GIVEN PROBLEM —
Restrict the output to the lines below starting at the one that contains "base_housing()" and ending at the one that contains "from mathutils import Matrix", and restate them word for word, both ends included.

ITEMS —
—————

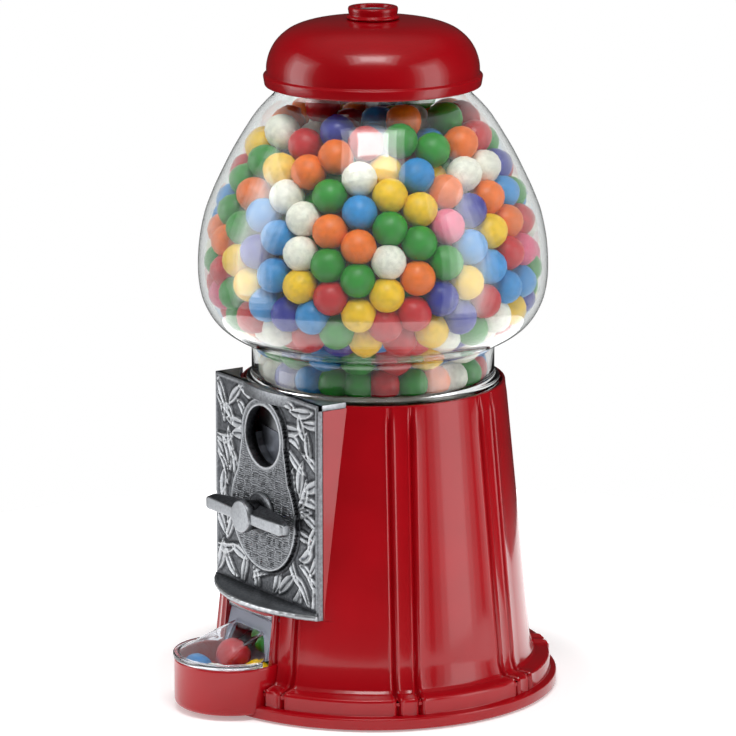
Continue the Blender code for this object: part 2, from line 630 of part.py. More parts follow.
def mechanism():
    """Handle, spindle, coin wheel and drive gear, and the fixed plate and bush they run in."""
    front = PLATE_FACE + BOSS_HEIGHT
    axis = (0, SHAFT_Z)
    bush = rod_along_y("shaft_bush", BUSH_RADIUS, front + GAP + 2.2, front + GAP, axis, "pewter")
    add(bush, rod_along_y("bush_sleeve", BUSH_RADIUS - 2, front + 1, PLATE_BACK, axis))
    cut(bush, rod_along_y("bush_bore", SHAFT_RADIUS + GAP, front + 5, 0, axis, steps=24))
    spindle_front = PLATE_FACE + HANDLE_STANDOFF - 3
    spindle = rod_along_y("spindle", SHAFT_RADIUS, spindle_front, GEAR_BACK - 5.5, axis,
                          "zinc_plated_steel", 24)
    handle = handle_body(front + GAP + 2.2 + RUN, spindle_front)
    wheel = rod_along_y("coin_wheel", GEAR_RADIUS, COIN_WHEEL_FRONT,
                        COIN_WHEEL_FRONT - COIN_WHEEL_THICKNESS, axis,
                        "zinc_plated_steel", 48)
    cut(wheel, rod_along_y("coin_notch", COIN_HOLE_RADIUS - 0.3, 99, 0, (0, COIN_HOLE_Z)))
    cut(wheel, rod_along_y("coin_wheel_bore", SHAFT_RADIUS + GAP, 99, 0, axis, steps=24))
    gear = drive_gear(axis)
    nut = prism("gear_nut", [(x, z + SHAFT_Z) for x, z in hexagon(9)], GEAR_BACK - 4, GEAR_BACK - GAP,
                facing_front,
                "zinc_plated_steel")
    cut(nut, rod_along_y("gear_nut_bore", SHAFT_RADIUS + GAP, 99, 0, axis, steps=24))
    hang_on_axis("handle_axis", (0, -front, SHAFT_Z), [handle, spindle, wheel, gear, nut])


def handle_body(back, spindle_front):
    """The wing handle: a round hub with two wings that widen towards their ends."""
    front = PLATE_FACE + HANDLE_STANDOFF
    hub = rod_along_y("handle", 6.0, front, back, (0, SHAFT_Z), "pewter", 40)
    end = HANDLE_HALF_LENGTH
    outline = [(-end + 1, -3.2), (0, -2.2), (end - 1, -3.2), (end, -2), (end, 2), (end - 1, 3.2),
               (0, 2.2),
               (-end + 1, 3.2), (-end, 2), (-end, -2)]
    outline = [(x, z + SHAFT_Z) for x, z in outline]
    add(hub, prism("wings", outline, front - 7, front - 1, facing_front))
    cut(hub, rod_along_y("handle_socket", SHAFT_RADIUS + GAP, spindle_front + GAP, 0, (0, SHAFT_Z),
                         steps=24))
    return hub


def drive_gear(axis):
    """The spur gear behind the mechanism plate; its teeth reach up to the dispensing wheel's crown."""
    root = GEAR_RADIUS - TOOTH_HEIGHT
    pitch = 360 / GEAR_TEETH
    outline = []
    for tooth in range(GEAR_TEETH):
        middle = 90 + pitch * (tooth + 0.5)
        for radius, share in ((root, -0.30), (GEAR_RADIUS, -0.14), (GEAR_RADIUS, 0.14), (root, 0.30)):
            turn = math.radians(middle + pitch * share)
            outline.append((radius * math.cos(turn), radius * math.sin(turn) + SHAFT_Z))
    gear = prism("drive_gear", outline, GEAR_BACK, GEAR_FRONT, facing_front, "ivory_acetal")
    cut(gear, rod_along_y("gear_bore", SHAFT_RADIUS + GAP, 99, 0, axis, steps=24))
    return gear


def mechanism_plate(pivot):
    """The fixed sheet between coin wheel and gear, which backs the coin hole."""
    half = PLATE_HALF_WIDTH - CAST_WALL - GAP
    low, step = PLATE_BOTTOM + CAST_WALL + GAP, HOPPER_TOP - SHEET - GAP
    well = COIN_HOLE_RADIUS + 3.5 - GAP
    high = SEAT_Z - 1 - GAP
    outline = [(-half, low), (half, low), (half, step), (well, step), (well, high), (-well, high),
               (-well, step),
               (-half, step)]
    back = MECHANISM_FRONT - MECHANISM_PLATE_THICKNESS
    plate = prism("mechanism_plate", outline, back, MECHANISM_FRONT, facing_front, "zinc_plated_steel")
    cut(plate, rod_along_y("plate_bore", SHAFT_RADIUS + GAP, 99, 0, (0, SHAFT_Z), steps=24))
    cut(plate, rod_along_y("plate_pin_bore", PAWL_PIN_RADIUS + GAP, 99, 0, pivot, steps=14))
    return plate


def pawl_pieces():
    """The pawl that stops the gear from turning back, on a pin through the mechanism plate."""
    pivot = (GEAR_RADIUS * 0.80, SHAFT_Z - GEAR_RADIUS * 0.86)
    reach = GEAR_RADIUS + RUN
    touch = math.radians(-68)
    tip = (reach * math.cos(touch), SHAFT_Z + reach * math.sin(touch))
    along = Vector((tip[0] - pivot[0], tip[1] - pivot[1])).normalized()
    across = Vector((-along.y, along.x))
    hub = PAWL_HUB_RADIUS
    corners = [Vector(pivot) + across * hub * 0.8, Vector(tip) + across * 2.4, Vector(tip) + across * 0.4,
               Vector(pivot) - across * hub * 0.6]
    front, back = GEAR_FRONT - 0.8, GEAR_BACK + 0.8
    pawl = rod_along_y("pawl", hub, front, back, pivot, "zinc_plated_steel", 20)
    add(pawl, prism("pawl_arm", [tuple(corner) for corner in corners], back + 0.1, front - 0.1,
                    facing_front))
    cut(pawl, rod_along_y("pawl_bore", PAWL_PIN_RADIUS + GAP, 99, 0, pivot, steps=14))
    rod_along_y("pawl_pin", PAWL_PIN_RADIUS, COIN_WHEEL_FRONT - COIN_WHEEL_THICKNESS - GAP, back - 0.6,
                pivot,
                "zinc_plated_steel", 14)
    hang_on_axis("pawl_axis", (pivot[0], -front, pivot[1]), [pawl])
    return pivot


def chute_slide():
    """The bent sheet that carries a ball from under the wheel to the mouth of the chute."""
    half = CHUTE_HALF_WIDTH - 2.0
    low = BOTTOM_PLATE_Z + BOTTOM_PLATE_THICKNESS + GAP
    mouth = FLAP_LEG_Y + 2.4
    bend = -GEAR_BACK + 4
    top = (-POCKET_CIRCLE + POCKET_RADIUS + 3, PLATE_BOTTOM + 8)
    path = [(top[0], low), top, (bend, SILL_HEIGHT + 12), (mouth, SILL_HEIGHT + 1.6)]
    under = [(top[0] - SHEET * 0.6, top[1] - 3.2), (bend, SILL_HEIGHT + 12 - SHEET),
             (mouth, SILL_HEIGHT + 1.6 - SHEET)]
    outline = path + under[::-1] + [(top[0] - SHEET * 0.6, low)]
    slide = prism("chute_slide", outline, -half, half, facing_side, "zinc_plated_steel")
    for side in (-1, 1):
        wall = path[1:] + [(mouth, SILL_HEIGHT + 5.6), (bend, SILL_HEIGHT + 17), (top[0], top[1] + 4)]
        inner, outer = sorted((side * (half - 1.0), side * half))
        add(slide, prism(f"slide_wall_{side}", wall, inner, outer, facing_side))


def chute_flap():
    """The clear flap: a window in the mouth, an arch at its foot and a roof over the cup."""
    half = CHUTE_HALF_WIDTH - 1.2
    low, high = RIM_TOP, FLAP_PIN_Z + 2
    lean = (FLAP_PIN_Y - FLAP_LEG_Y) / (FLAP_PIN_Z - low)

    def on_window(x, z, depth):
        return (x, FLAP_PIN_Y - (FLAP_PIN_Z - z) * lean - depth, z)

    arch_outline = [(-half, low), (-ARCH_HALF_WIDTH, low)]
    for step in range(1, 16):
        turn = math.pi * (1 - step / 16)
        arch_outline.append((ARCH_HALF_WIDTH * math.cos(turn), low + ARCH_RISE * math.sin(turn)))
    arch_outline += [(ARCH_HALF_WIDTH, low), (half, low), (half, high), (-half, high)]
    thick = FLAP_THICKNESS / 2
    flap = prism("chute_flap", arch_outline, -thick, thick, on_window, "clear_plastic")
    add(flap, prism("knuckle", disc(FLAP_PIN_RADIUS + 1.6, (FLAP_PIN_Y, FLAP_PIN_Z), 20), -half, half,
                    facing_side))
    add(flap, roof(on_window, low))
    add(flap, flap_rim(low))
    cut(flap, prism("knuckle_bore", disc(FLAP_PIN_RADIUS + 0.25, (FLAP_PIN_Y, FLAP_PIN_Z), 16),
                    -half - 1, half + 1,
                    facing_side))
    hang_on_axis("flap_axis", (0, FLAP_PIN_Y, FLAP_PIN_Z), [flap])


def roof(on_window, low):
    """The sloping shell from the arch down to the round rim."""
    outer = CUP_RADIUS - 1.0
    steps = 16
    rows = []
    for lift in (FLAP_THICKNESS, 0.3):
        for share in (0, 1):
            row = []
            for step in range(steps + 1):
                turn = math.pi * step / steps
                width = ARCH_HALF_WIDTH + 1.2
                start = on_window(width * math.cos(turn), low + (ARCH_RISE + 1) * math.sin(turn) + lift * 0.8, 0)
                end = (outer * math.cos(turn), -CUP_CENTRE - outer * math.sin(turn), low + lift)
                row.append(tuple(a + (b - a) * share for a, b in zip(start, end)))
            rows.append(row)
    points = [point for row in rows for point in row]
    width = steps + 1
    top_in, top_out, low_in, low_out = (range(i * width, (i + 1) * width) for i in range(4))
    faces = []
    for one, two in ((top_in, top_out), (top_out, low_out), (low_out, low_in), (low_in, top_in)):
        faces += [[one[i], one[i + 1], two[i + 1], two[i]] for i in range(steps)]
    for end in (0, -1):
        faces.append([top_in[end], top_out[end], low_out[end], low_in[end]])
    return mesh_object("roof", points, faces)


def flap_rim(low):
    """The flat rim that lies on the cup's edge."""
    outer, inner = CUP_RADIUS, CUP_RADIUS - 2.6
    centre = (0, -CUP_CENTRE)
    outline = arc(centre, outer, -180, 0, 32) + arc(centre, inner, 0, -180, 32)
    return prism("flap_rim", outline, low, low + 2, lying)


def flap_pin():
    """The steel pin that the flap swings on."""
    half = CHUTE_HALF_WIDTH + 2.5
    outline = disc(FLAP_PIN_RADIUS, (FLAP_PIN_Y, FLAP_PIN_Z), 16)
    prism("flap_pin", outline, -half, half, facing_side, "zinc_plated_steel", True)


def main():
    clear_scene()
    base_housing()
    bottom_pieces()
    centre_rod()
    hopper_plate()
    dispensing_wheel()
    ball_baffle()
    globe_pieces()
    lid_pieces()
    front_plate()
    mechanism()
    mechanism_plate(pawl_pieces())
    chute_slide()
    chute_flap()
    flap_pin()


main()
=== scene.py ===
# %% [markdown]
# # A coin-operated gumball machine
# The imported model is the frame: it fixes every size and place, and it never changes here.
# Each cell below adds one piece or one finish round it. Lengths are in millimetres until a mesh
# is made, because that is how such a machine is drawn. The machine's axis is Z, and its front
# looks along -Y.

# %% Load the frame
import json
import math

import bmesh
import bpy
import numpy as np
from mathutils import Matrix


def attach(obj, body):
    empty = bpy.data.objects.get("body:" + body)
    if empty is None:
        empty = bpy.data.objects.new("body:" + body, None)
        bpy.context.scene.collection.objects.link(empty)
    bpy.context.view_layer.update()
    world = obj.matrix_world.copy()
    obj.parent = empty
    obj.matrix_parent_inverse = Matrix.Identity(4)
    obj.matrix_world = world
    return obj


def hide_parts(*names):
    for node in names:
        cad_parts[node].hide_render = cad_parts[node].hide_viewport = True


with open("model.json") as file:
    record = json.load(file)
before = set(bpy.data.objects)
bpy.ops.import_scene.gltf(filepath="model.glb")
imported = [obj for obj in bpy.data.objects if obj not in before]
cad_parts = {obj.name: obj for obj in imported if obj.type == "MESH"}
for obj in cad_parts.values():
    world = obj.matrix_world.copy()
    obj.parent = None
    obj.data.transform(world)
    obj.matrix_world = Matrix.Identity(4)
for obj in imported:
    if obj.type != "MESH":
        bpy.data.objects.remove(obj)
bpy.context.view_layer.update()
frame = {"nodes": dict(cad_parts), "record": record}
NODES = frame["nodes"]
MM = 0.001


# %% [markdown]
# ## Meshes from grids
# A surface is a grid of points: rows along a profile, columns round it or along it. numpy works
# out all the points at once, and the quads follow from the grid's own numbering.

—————

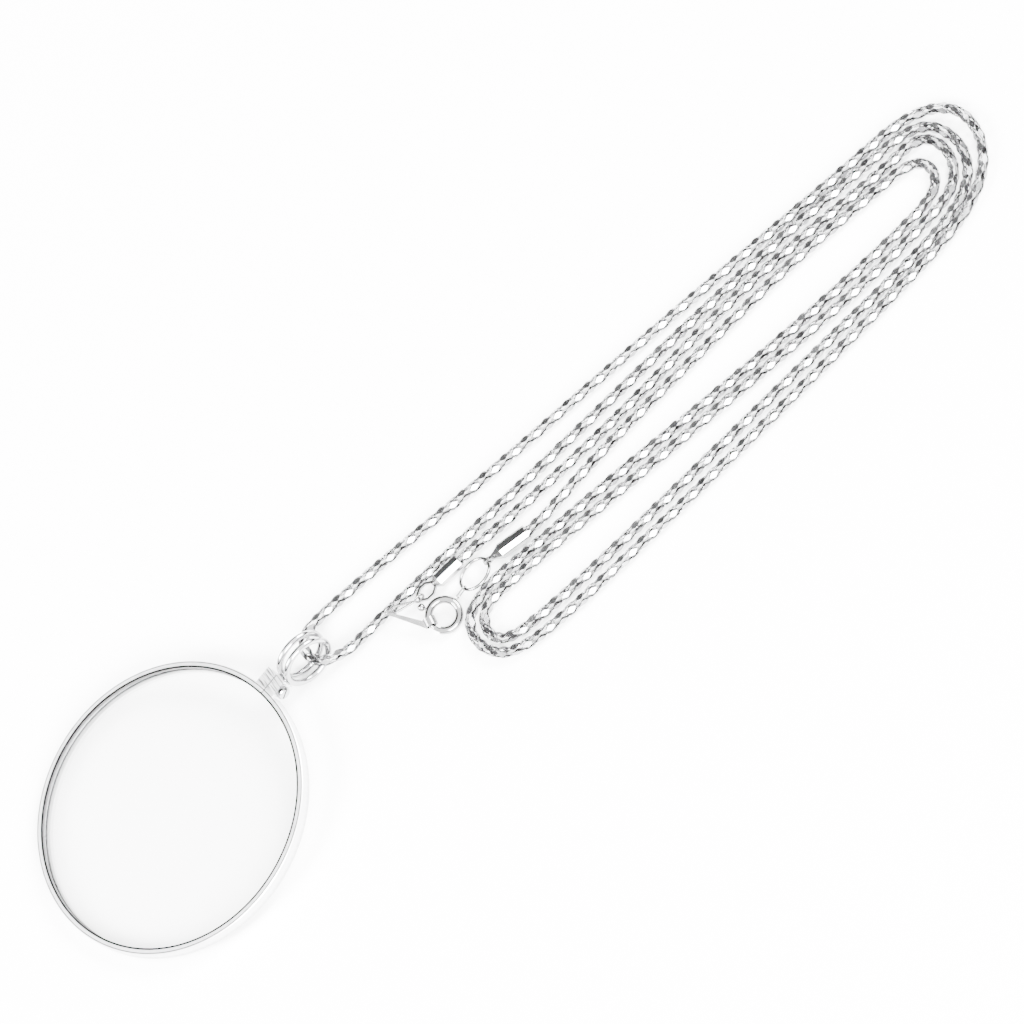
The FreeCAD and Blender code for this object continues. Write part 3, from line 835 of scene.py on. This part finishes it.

—————

EXERCISE ANSWER —
    base_housing()
    bottom_pieces()
    centre_rod()
    hopper_plate()
    dispensing_wheel()
    ball_baffle()
    globe_pieces()
    lid_pieces()
    front_plate()
    mechanism()
    mechanism_plate(pawl_pieces())
    chute_slide()
    chute_flap()
    flap_pin()


main()
=== scene.py ===
# %% [markdown]
# # A coin-operated gumball machine
# The imported model is the frame: it fixes every size and place, and it never changes here.
# Each cell below adds one piece or one finish round it. Lengths are in millimetres until a mesh
# is made, because that is how such a machine is drawn. The machine's axis is Z, and its front
# looks along -Y.

# %% Load the frame
import json
import math

import bmesh
import bpy
import numpy as np
from mathutils import Matrix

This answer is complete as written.